TO BE DONE ->
Your answer should be one number: how many lines of the data include the string "scene"?

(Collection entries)
────────────────────
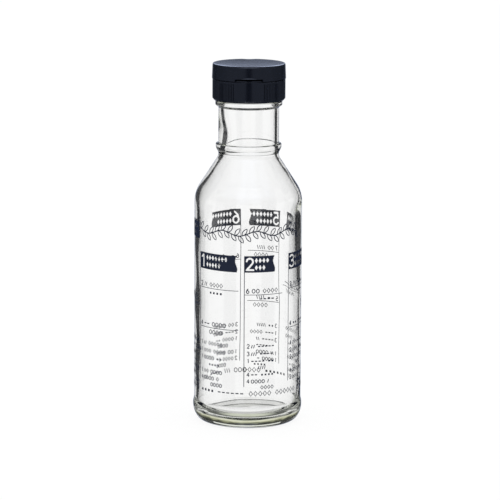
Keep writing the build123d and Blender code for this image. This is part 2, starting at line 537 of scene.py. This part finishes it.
def tab(left, width, digit, raised):
    # Dark tab with a waved right end. A plain number and two rows of lozenges are left open in it.
    size = printLook["tabNumber"]
    lines = [[(1.2 + size * x, 1.4 + size * y) for x, y in points] for points in numbers[digit]]
    wide = width >= 20
    lozenges = [(6.7 + 2.1 * index, 6.6) for index in range(7 if wide else 4)]
    lozenges += [(6.7 + 2.1 * index, 2.7) for index in range(5 if wide else 3)]
    halfWidth, halfHeight = printLook["tabLozenge"]

    def filled(u, v):
        end = width - 0.7 + 0.6 * math.cos(math.pi * (v / printLook["tabHeight"] * 2 - 0.35))
        if u > end or any(abs(u - x) / halfWidth + abs(v - y) / halfHeight < 1 for x, y in lozenges):
            return False
        pastNumber = u > 6.2
        return pastNumber or min(distanceTo(points, u, v) for points in lines) > 0.5

    bottom = printLook["tabBottom"] + raised
    cellPatch(left, bottom, width, printLook["tabHeight"], printLook["cell"], filled)


def markRow(left, bottom, groups, chooser, size):
    # Row of groups, each of one kind: slanted ticks, rings, blocks, dashes or lozenges. Gives its end.
    along = left
    width = printLook["markLine"]
    for group in groups:
        kind = chooser.choice(("ring", "lozenge", "tick", "block", "lozenge", "dash"))
        for _ in range(group):
            x, y = along + 0.4 * size, bottom + 0.5 * size
            if kind == "tick":
                stroke([(along, bottom), (along + 0.3 * size, bottom + size)], width)
            elif kind == "ring":
                stroke(arcPoints(x, y, 0.38 * size, 0.5 * size, 0, 324, 9), width, closed=True)
            elif kind == "block":
                y = bottom + 0.45 * size
                stroke([(x - 0.26 * size, y), (x + 0.26 * size, y)], 0.52 * size)
            elif kind == "lozenge":
                ends = ((-0.4, 0), (0, -0.55), (0.4, 0), (0, 0.55))
                stroke([(x + a * size, y + b * size) for a, b in ends], width, closed=True)
            else:
                stroke([(along, y), (along + 0.7 * size, y)], width * 1.4)
            along += (0.62 if kind == "tick" else 1.05) * size
        along += 0.7 * size
    return along


def arcLength(degrees):
    return bodyRadius * math.radians(degrees)


# Height, indent and groups of marks of each row
rowPlan = [
    (46.2, 1.8, (2, 5)),
    (42.0, 1.8, (3, 4)),
    (38.0, 1.8, (4, 2)),
    (34.4, 8.0, (4,)),
    (30.4, 1.8, (2, 4)),
    (26.6, 1.8, (4, 1)),
    (23.2, 9.5, (4,)),
]


def column(digit, start, width, levels, floor=26.0, raised=0.0):
    # One column: divider down to floor, tab, numbered level lines, and rows of a number and marks
    chooser = random.Random(digit * 7)
    left = arcLength(start)
    tab(left, arcLength(width), digit, raised)
    top = printLook["tabBottom"] + raised + 0.4
    stroke([(left + 0.2, top), (left + 0.2, floor)], printLook["thinLine"] + 0.06)
    for amount, height, run in levels:
        stroke([(left + 0.4, height), (left + run, height)], printLook["thinLine"])
        number(amount, left + 1.3, height + 0.9, printLook["levelNumber"], printLook["markLine"] + 0.06)
        markRow(left + 4.4, height + 1.0, (2, 4), chooser, printLook["levelMark"])
        markRow(left + 8.5, height - 3.4, (4,), chooser, printLook["levelMark"])
    for height, indent, groups in rowPlan:
        if indent < 5:  # rows that are set in further have no number
            amount = chooser.randint(1, 4)
            number(amount, left + indent, height, printLook["rowNumber"], printLook["markLine"])
        markRow(left + max(indent, 4.2), height, groups, chooser, printLook["rowMark"])


# Number, start and width in degrees, and levels as (number, height, length of the line)
column(1, -61, 50, [(2, 78.0, 26.5), (4, 56.0, 26.5)])
column(2, -4, 34, [(6, 76.0, 22.5)], floor=24.5)
column(3, 48, 40, [(2, 78.0, 20.0), (4, 56.0, 20.0)])
column(4, 94, 34, [(6, 72.0, 21.0)], raised=16.0)
column(5, 141, 39, [(7, 90.0, 21.0), (5, 61.0, 21.0)], raised=16.0)
column(6, 189, 41, [(6, 85.0, 24.0)], raised=16.0)
column(7, 264, 34, [(5, 70.0, 16.0)], raised=16.0)

# Ring of marks above the heel
chooser = random.Random(2)
along = arcLength(-178)
while along < arcLength(170):
    group = chooser.randint(3, 6)
    along = markRow(along, printLook["ringHeight"], (group,), chooser, printLook["ringMark"]) + 0.5


def leaf(along, height, turn):
    # Outline of one leaf that grows from a point in a direction
    length, width = printLook["leaf"]
    forth = [(step / 6, 1) for step in range(7)]
    back = [(1 - step / 6, -1) for step in range(1, 6)]
    points = []
    for share, side in forth + back:
        u, v = length * share, side * width * math.sin(math.pi * share) ** 0.8 * 0.5
        points.append((
            along + u * math.cos(turn) - v * math.sin(turn),
            height + u * math.sin(turn) + v * math.cos(turn),
        ))
    stroke(points, printLook["leafLine"], closed=True)


def leafBand(start, end):
    # Waved stem with leaves in turn above and below it
    def onStem(along):
        return along, printLook["leafHeight"] + 1.3 * math.sin(along / 3.1)

    stem = []
    along = start
    while along <= end:
        stem.append(onStem(along))
        along += 0.6
    stroke(stem, printLook["stemLine"])
    along = start + 1.0
    turn = math.radians(55)
    while along < end - 1:
        leaf(*onStem(along), turn)
        along += 2.0
        turn = -turn


leafBand(arcLength(-62), arcLength(62))

printed = addPiece("inkPrint", inkVertices, inkFaces, inkMaterial, sharpAngle=40.0)
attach(printed, "bottle")
print("print made", len(inkFaces))


# Black plastic of cap, lid and hinge strip

plasticLook = {
    "colour": (0.0022, 0.0031, 0.0062),
    "roughness": 0.22,
    "skirtRoughness": 0.14,  # the skirt is smoother than the lid
    "grain": 900.0,  # fineness of the moulded texture
    "patches": 70.0,  # and of the patches that differ a little in tone and gloss
    "unevenness": 1.25,  # how much lighter the lightest patch is
}
foamLook = {"colour": (0.78, 0.78, 0.75), "roughness": 0.7, "cells": 2500.0}


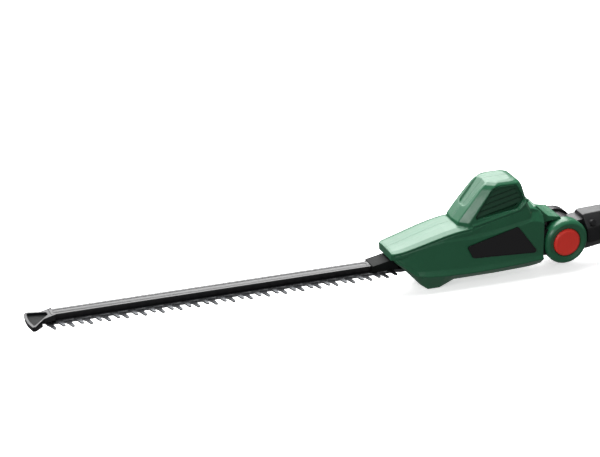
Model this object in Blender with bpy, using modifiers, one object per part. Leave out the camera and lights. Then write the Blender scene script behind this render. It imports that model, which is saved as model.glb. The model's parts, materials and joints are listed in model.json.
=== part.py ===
"""Pole hedge trimmer: a cordless trimming head that tilts on a telescopic pole.

Lengths are in millimetres and angles in degrees. The helpers turn them into Blender's metres and radians.
Three frames hold the parts. head_frame sits on the tilt axis with the blade along -X. pole_frame has the
same origin, and its X axis runs up the pole. battery_frame is level again, on the floor under the handle.
"""

import math

import bmesh
import bpy
from mathutils import Matrix, Vector

MM = 0.001

# Where the tool stands: the head's foot and the battery both rest on z = 0.
PIVOT_X = -361.8
PIVOT_Z = 40.0
POLE_RISE = 5.0

# Trimming head, seen from the tilt axis
BLADE_TIP_X = -663.0
BLADE_PITCH = 22.0
TOOTH_COUNT = 20
TOOTH_TIP_Y = 25.2
SPINE_Y = 11.0
TIP_GUARD_BACK_X = -653.0
TIP_GUARD_TOP_Z = -0.4
TIP_GUARD_UNDER_Z = -13.6
TIP_GUARD_SLOPE = 0.247
BAR_TIP_X = -657.0
FIRST_TOOTH_X = -661.0
BLADE_STROKE = 11.0
BLADE_THICK = 2.0
BAR_TOP_Z = -1.2
BAR_THICK = 7.6
BAR_HALF_WIDTH = 8.0
TAIL_HALF_WIDTH = 13.0
TAIL_START_X = -223.0
YOKE_HALF_WIDTH = 21.5
BAR_SCREW_X = (-600.0, -510.0, -420.0, -330.0, -262.0)
# side outlines and screw places, as x and z
VENT = ((-127.0, 46.5), (-103.5, 82.5), (-90.0, 86.0), (-73.0, 85.0), (-61.5, 64.5), (-70.0, 52.5))
LABEL = ((-137.5, 15.0), (-69.0, 32.5), (-41.5, -5.5), (-129.5, -0.5))
HOUSING_SCREWS = ((-196.0, 6.0), (-160.0, -14.0), (-60.0, -16.0), (-52.0, 24.0))
WALL = 2.5
SPLIT_GAP = 0.15
CLEAR = 0.3

# Drive
MOTOR_X = -84.0
GEAR_X = -113.0
GEAR_TEETH = 36
PINION_TEETH = 9
GEAR_BASE_Z = 1.0
GEAR_TOP_Z = 9.0
ECCENTRIC_R = 11.0

# Tilting joint
EAR_R = 29.0
EAR_BORE_R = 23.2
EAR_FACE_Y = 30.0
EAR_BACK_Y = 13.3
ARM_INNER_Y = 13.0
ARM_OUTER_Y = 21.7
ARM_R = 22.9
KNUCKLE_R = 26.0
KNUCKLE_HALF = 12.5
PIN_R = 5.0
BUTTON_R = 17.8
BUTTON_FACE_Y = 30.6
BUTTON_BACK_Y = 26.0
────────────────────
IN RESPONSE ->
2